[Parts and joints as JSON]
※ ※ ※

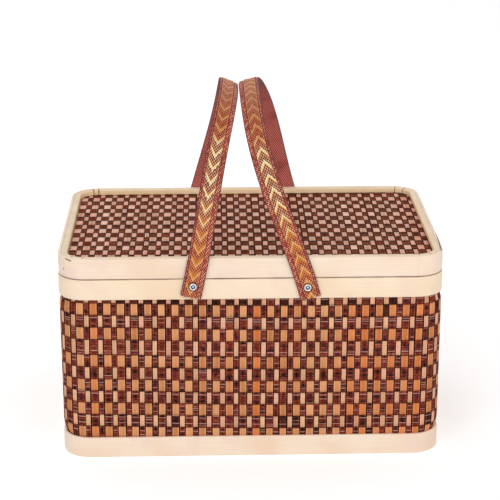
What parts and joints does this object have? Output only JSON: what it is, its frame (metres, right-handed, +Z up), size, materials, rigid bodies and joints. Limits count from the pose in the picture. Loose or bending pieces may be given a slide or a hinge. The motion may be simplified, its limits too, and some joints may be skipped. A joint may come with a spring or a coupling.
{
  "type": "lidded woven basket",
  "caption": "Rectangular picnic basket of woven bamboo matting held by bent wooden bands, with a lift-off lid and riveted strap handles that swing.",
  "frame": {"origin": "on the ground under the middle of the basket", "axes": "+X along the long sides to the right, -Y is the front, +Z up"},
  "size_m": [0.4, 0.2802, 0.3768],
  "materials": {
    "band_wood": "smooth pale bent wood, fine straight grain, matt",
    "inner_wood": "plain bent wood, matt",
    "board": "thin unfinished board",
    "woven_mat": "light and dark bamboo strips woven in a check, satin",
    "strap": "red-brown twill webbing",
    "ribbon": "woven ribbon with gold chevrons",
    "rivet_metal": "bright nickel plate"
  },
  "bodies": {
    "basket": {"bottom_outer_band": "band_wood", "bottom_inner_band": "inner_wood", "rim_outer_band": "band_wood", "rim_inner_band": "inner_wood", "wall_mat": "woven_mat", "floor_board": "board", "floor_mat": "woven_mat", "rivet_front_left": "rivet_metal", "rivet_front_right": "rivet_metal", "rivet_back_left": "rivet_metal", "rivet_back_right": "rivet_metal", "washer_front_left": "rivet_metal", "washer_front_right": "rivet_metal", "washer_back_left": "rivet_metal", "washer_back_right": "rivet_metal"},
    "lid": {"lid_outer_band": "band_wood", "lid_top_hoop": "band_wood", "lid_liner_hoop": "inner_wood", "lid_mat": "woven_mat", "lid_board": "board"},
    "left_handle": {"left_strap": "strap", "left_ribbon": "ribbon"},
    "right_handle": {"right_strap": "strap", "right_ribbon": "ribbon"}
  },
  "joints": [
    {"name": "lid_lift", "type": "slide", "parent": "basket", "child": "lid", "axis": [0, 0, 1], "range_m": [0, 0.01]},
    {"name": "left_handle_swing", "type": "hinge", "parent": "basket", "child": "left_handle", "pos_m": [-0.06, 0, 0.1917], "axis": [0, -1, 0], "range_deg": [0, 53]},
    {"name": "right_handle_swing", "type": "hinge", "parent": "basket", "child": "right_handle", "pos_m": [0.0573, 0, 0.1897], "axis": [0, 1, 0], "range_deg": [0, 57]}
  ]
}
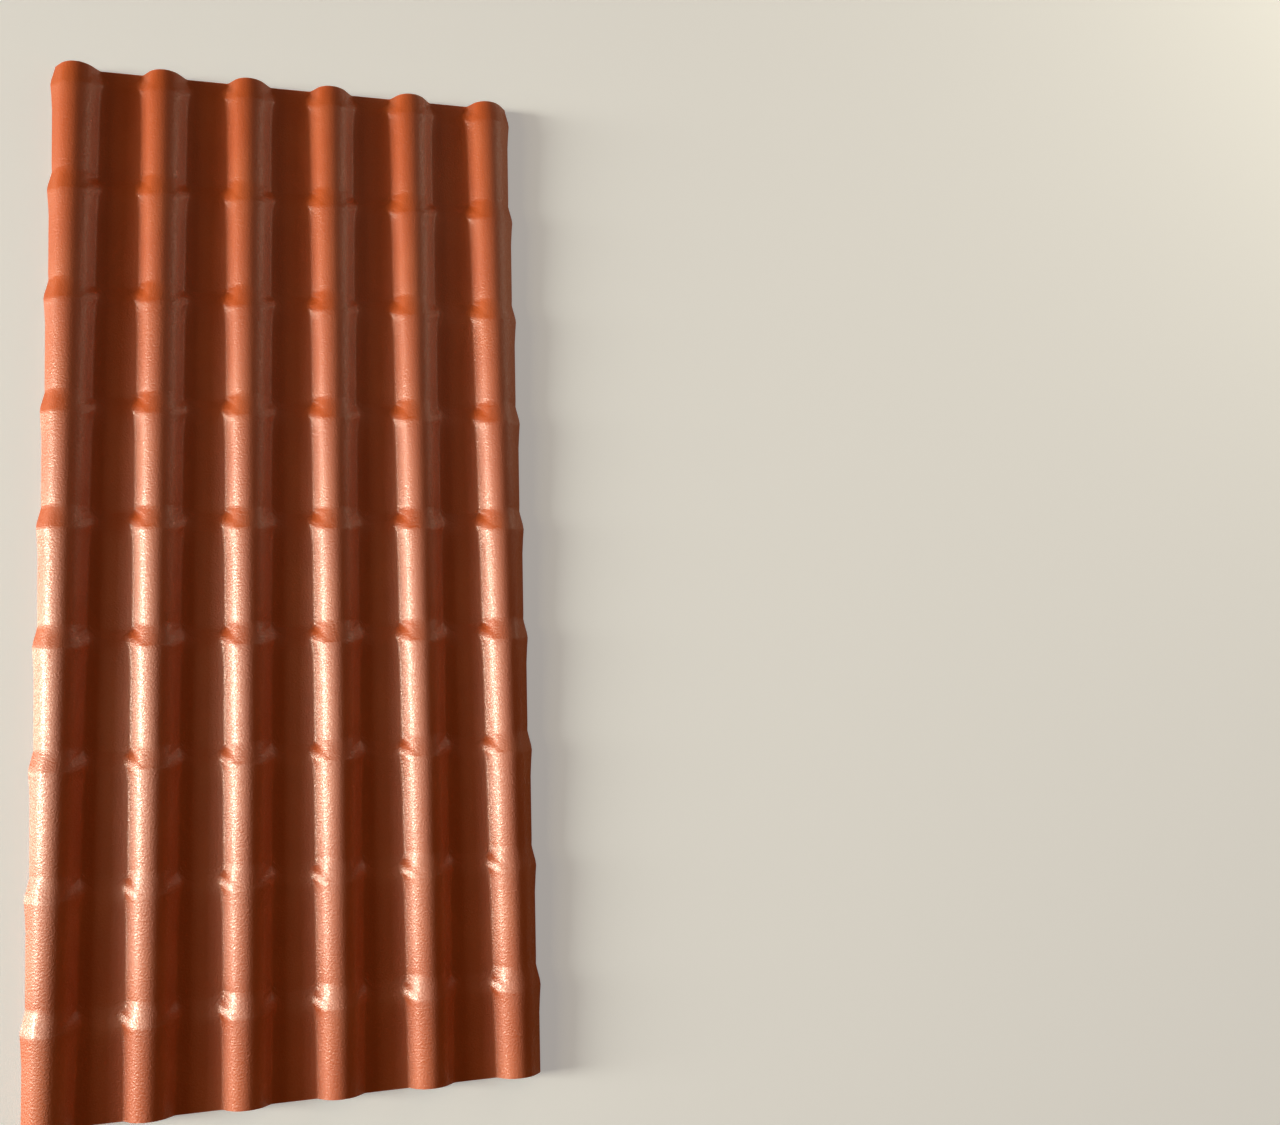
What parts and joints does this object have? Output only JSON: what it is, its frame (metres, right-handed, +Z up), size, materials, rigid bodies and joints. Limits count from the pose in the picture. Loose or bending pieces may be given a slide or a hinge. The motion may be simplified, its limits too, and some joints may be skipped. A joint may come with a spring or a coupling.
{
  "type": "corrugated pvc roof tile sheet",
  "caption": "Wavy terracotta PVC roofing sheet with rounded waves and flat valleys, pressed into stepped tile rows along its length; lies flat, weather face up.",
  "frame": {"origin": "under the middle of the sheet, on the plane that its valleys rest on", "axes": "+X across the waves, +Y along the waves towards the head end, the end cut beside a ramp, +Z up out of the weather face"},
  "size_m": [0.9008, 1.95, 0.0374],
  "materials": {
    "terracotta_pvc": "through-coloured terracotta PVC, glossy with a very fine grain"
  },
  "bodies": {
    "root": {"roof_sheet": "terracotta_pvc"}
  },
  "joints": []
}
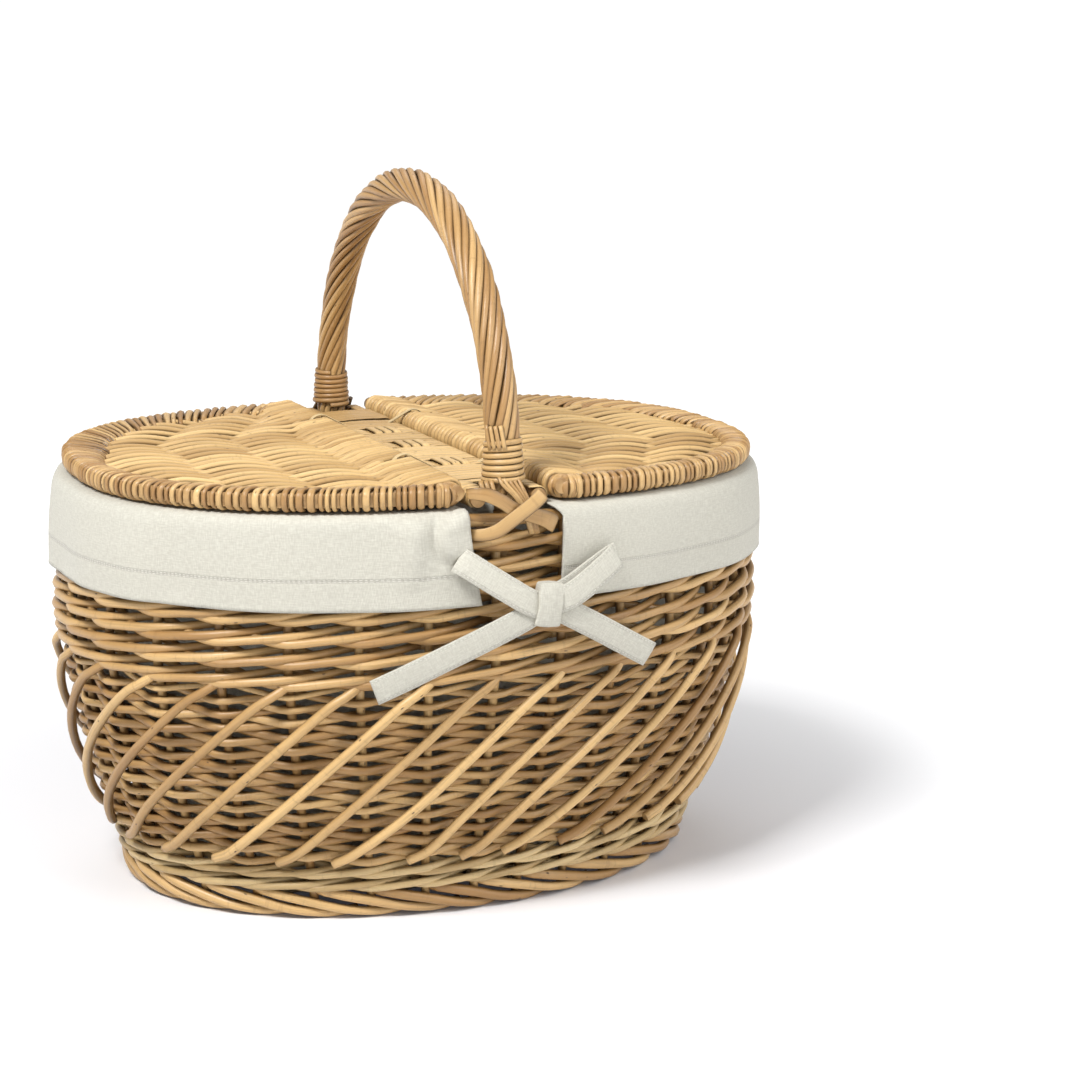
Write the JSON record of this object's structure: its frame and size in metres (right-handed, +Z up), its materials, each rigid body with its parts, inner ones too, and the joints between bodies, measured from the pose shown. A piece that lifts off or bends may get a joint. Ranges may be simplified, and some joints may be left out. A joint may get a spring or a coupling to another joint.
{
  "type": "picnic basket",
  "caption": "Oval willow basket with a fixed roped handle, half lids hinged on a middle bridge, and a cotton liner folded over the rim and tied with bows.",
  "frame": {"origin": "on the ground under the middle of the basket's oval foot", "axes": "+X along the basket's length, +Y away from the side with the first bow, +Z up"},
  "size_m": [0.4628, 0.368, 0.4449],
  "materials": {
    "willow_rods": "buff willow rods, satin lacquer",
    "willow_lids": "pale willow weave, satin lacquer",
    "willow_skein": "split willow skein, satin",
    "cotton_calico": "unbleached plain-weave cotton"
  },
  "bodies": {
    "basket": {"base_weave": "willow_rods", "base_sticks": "willow_rods", "foot_border": "willow_rods", "bottom_wale": "willow_rods", "side_weave": "willow_rods", "upper_wale": "willow_rods", "top_border": "willow_rods", "stakes": "willow_rods", "slanting_rods": "willow_rods", "handle_core": "willow_rods", "handle_rope": "willow_rods", "handle_foot_front": "willow_rods", "handle_foot_rear": "willow_rods", "bridge_side_rods": "willow_rods", "handle_binding_front": "willow_skein", "handle_binding_rear": "willow_skein", "handle_lashing_front": "willow_skein", "handle_lashing_rear": "willow_skein", "bridge_weave": "willow_skein", "left_hinge_loop_front": "willow_skein", "left_hinge_loop_rear": "willow_skein", "right_hinge_loop_front": "willow_skein", "right_hinge_loop_rear": "willow_skein", "liner_bag": "cotton_calico", "cuff_left": "cotton_calico", "cuff_right": "cotton_calico", "bow_front": "cotton_calico", "bow_rear": "cotton_calico"},
    "left_lid": {"left_lid_hoop": "willow_rods", "left_lid_edge_wrap": "willow_skein", "left_lid_hinge_rod": "willow_rods", "left_lid_roll_wrap": "willow_skein", "left_lid_weave": "willow_lids", "left_lid_sticks": "willow_rods"},
    "right_lid": {"right_lid_hoop": "willow_rods", "right_lid_edge_wrap": "willow_skein", "right_lid_hinge_rod": "willow_rods", "right_lid_roll_wrap": "willow_skein", "right_lid_weave": "willow_lids", "right_lid_sticks": "willow_rods"}
  },
  "joints": [
    {"name": "left_lid_hinge", "type": "hinge", "parent": "basket", "child": "left_lid", "pos_m": [-0.033, 0, 0.2705], "axis": [0, 1, 0], "range_deg": [0, 95]},
    {"name": "right_lid_hinge", "type": "hinge", "parent": "basket", "child": "right_lid", "pos_m": [0.033, 0, 0.2705], "axis": [0, -1, 0], "range_deg": [0, 95]}
  ]
}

※ ※ ※

## [Brief]
Return all the data above once more, precisely as given.

## [Written response]
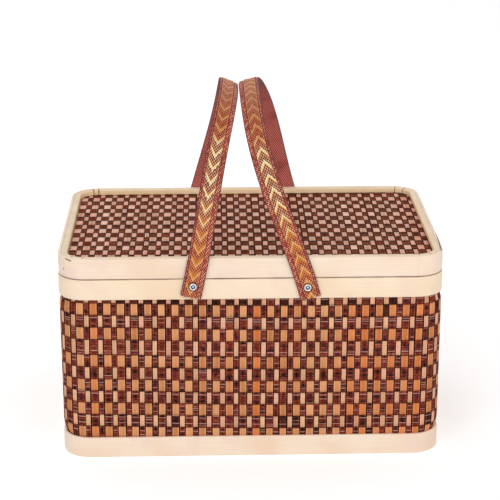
What parts and joints does this object have? Output only JSON: what it is, its frame (metres, right-handed, +Z up), size, materials, rigid bodies and joints. Limits count from the pose in the picture. Loose or bending pieces may be given a slide or a hinge. The motion may be simplified, its limits too, and some joints may be skipped. A joint may come with a spring or a coupling.
{
  "type": "lidded woven basket",
  "caption": "Rectangular picnic basket of woven bamboo matting held by bent wooden bands, with a lift-off lid and riveted strap handles that swing.",
  "frame": {"origin": "on the ground under the middle of the basket", "axes": "+X along the long sides to the right, -Y is the front, +Z up"},
  "size_m": [0.4, 0.2802, 0.3768],
  "materials": {
    "band_wood": "smooth pale bent wood, fine straight grain, matt",
    "inner_wood": "plain bent wood, matt",
    "board": "thin unfinished board",
    "woven_mat": "light and dark bamboo strips woven in a check, satin",
    "strap": "red-brown twill webbing",
    "ribbon": "woven ribbon with gold chevrons",
    "rivet_metal": "bright nickel plate"
  },
  "bodies": {
    "basket": {"bottom_outer_band": "band_wood", "bottom_inner_band": "inner_wood", "rim_outer_band": "band_wood", "rim_inner_band": "inner_wood", "wall_mat": "woven_mat", "floor_board": "board", "floor_mat": "woven_mat", "rivet_front_left": "rivet_metal", "rivet_front_right": "rivet_metal", "rivet_back_left": "rivet_metal", "rivet_back_right": "rivet_metal", "washer_front_left": "rivet_metal", "washer_front_right": "rivet_metal", "washer_back_left": "rivet_metal", "washer_back_right": "rivet_metal"},
    "lid": {"lid_outer_band": "band_wood", "lid_top_hoop": "band_wood", "lid_liner_hoop": "inner_wood", "lid_mat": "woven_mat", "lid_board": "board"},
    "left_handle": {"left_strap": "strap", "left_ribbon": "ribbon"},
    "right_handle": {"right_strap": "strap", "right_ribbon": "ribbon"}
  },
  "joints": [
    {"name": "lid_lift", "type": "slide", "parent": "basket", "child": "lid", "axis": [0, 0, 1], "range_m": [0, 0.01]},
    {"name": "left_handle_swing", "type": "hinge", "parent": "basket", "child": "left_handle", "pos_m": [-0.06, 0, 0.1917], "axis": [0, -1, 0], "range_deg": [0, 53]},
    {"name": "right_handle_swing", "type": "hinge", "parent": "basket", "child": "right_handle", "pos_m": [0.0573, 0, 0.1897], "axis": [0, 1, 0], "range_deg": [0, 57]}
  ]
}
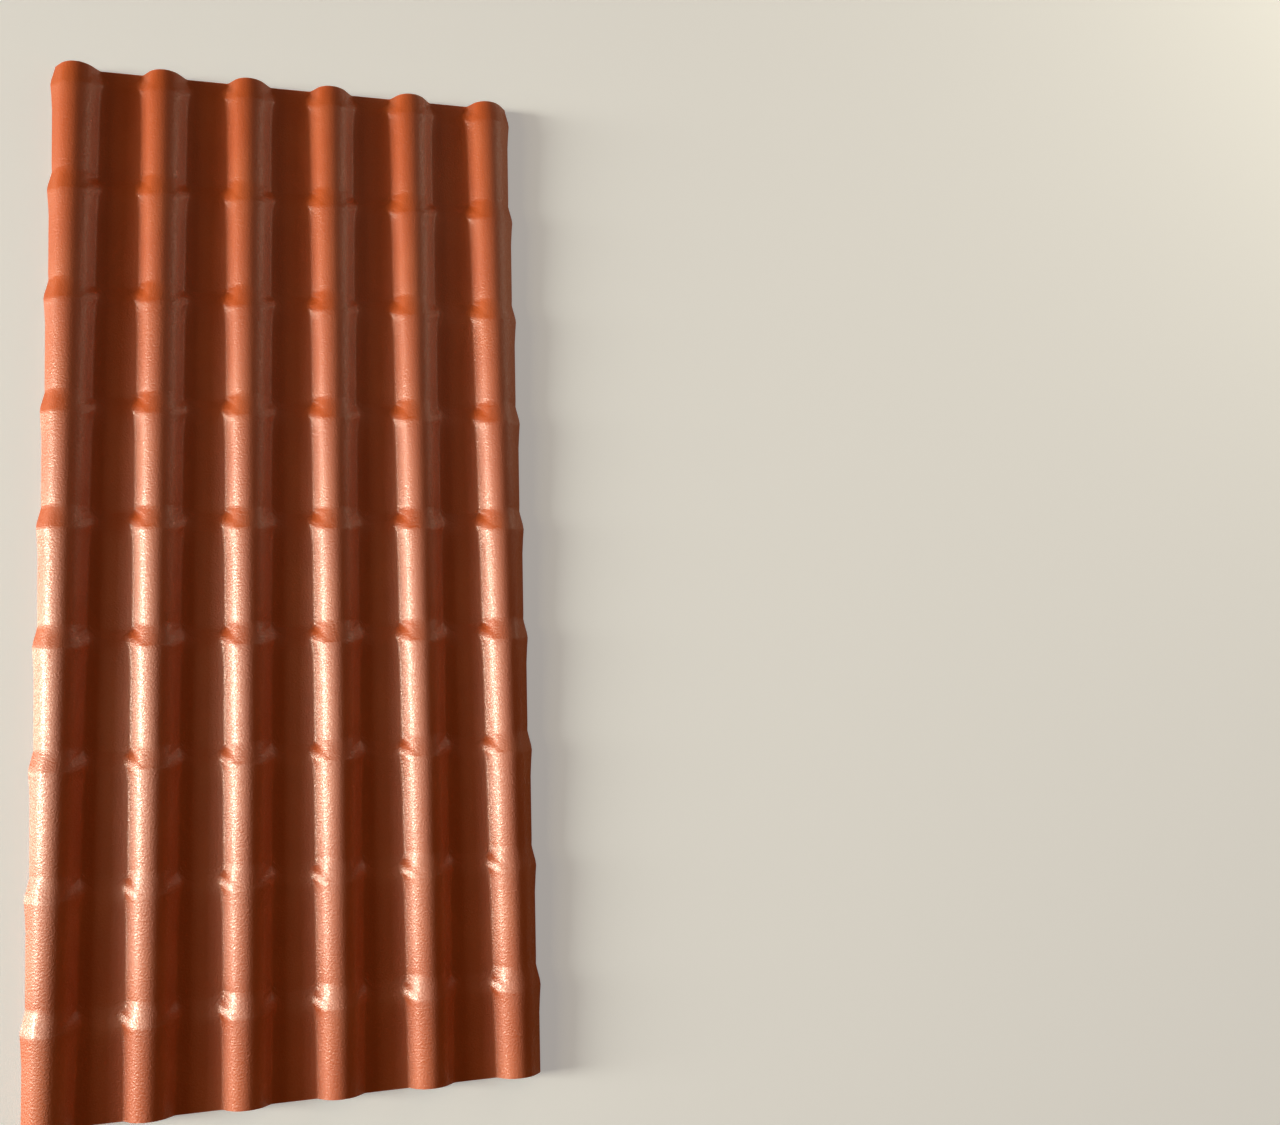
What parts and joints does this object have? Output only JSON: what it is, its frame (metres, right-handed, +Z up), size, materials, rigid bodies and joints. Limits count from the pose in the picture. Loose or bending pieces may be given a slide or a hinge. The motion may be simplified, its limits too, and some joints may be skipped. A joint may come with a spring or a coupling.
{
  "type": "corrugated pvc roof tile sheet",
  "caption": "Wavy terracotta PVC roofing sheet with rounded waves and flat valleys, pressed into stepped tile rows along its length; lies flat, weather face up.",
  "frame": {"origin": "under the middle of the sheet, on the plane that its valleys rest on", "axes": "+X across the waves, +Y along the waves towards the head end, the end cut beside a ramp, +Z up out of the weather face"},
  "size_m": [0.9008, 1.95, 0.0374],
  "materials": {
    "terracotta_pvc": "through-coloured terracotta PVC, glossy with a very fine grain"
  },
  "bodies": {
    "root": {"roof_sheet": "terracotta_pvc"}
  },
  "joints": []
}
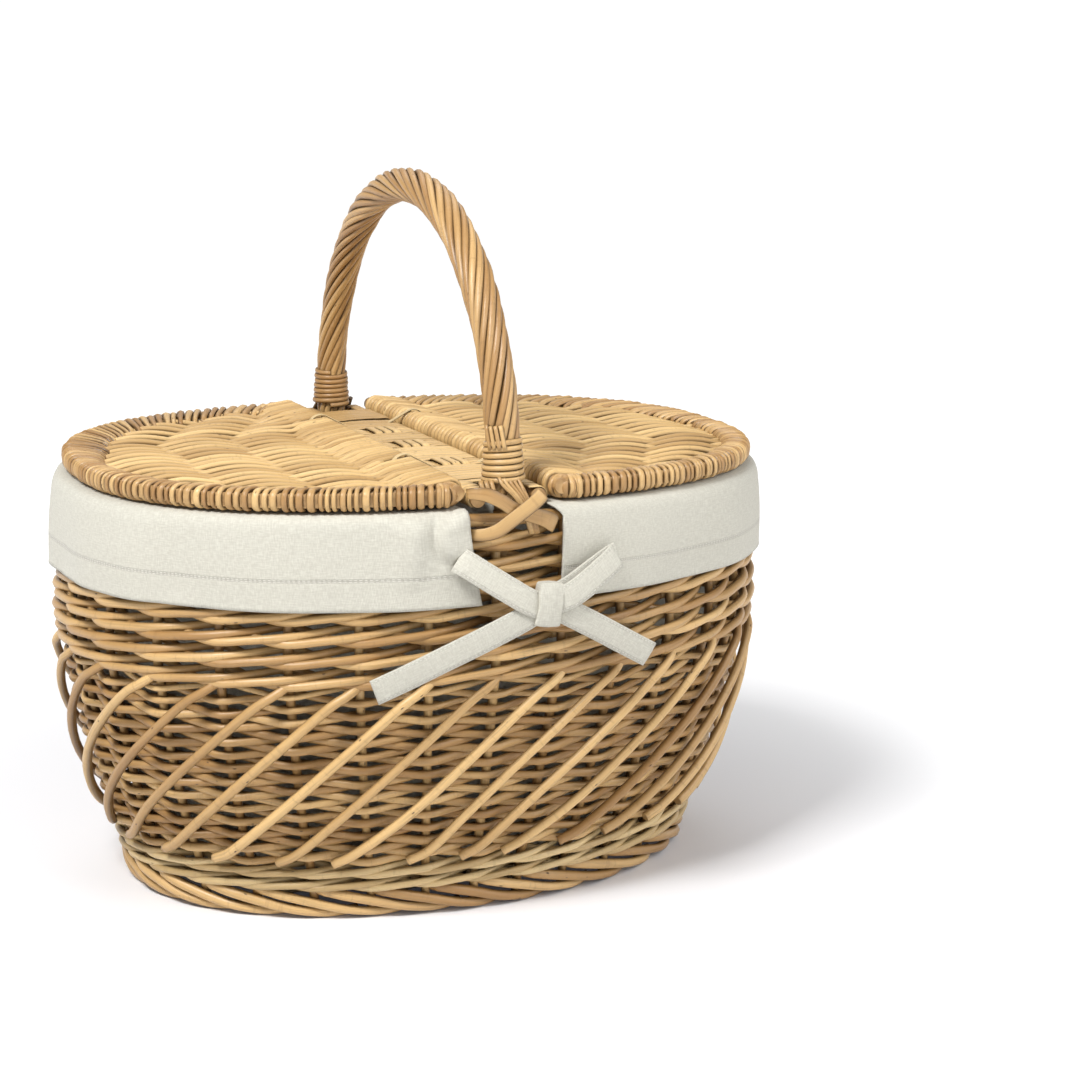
Write the JSON record of this object's structure: its frame and size in metres (right-handed, +Z up), its materials, each rigid body with its parts, inner ones too, and the joints between bodies, measured from the pose shown. A piece that lifts off or bends may get a joint. Ranges may be simplified, and some joints may be left out. A joint may get a spring or a coupling to another joint.
{
  "type": "picnic basket",
  "caption": "Oval willow basket with a fixed roped handle, half lids hinged on a middle bridge, and a cotton liner folded over the rim and tied with bows.",
  "frame": {"origin": "on the ground under the middle of the basket's oval foot", "axes": "+X along the basket's length, +Y away from the side with the first bow, +Z up"},
  "size_m": [0.4628, 0.368, 0.4449],
  "materials": {
    "willow_rods": "buff willow rods, satin lacquer",
    "willow_lids": "pale willow weave, satin lacquer",
    "willow_skein": "split willow skein, satin",
    "cotton_calico": "unbleached plain-weave cotton"
  },
  "bodies": {
    "basket": {"base_weave": "willow_rods", "base_sticks": "willow_rods", "foot_border": "willow_rods", "bottom_wale": "willow_rods", "side_weave": "willow_rods", "upper_wale": "willow_rods", "top_border": "willow_rods", "stakes": "willow_rods", "slanting_rods": "willow_rods", "handle_core": "willow_rods", "handle_rope": "willow_rods", "handle_foot_front": "willow_rods", "handle_foot_rear": "willow_rods", "bridge_side_rods": "willow_rods", "handle_binding_front": "willow_skein", "handle_binding_rear": "willow_skein", "handle_lashing_front": "willow_skein", "handle_lashing_rear": "willow_skein", "bridge_weave": "willow_skein", "left_hinge_loop_front": "willow_skein", "left_hinge_loop_rear": "willow_skein", "right_hinge_loop_front": "willow_skein", "right_hinge_loop_rear": "willow_skein", "liner_bag": "cotton_calico", "cuff_left": "cotton_calico", "cuff_right": "cotton_calico", "bow_front": "cotton_calico", "bow_rear": "cotton_calico"},
    "left_lid": {"left_lid_hoop": "willow_rods", "left_lid_edge_wrap": "willow_skein", "left_lid_hinge_rod": "willow_rods", "left_lid_roll_wrap": "willow_skein", "left_lid_weave": "willow_lids", "left_lid_sticks": "willow_rods"},
    "right_lid": {"right_lid_hoop": "willow_rods", "right_lid_edge_wrap": "willow_skein", "right_lid_hinge_rod": "willow_rods", "right_lid_roll_wrap": "willow_skein", "right_lid_weave": "willow_lids", "right_lid_sticks": "willow_rods"}
  },
  "joints": [
    {"name": "left_lid_hinge", "type": "hinge", "parent": "basket", "child": "left_lid", "pos_m": [-0.033, 0, 0.2705], "axis": [0, 1, 0], "range_deg": [0, 95]},
    {"name": "right_lid_hinge", "type": "hinge", "parent": "basket", "child": "right_lid", "pos_m": [0.033, 0, 0.2705], "axis": [0, -1, 0], "range_deg": [0, 95]}
  ]
}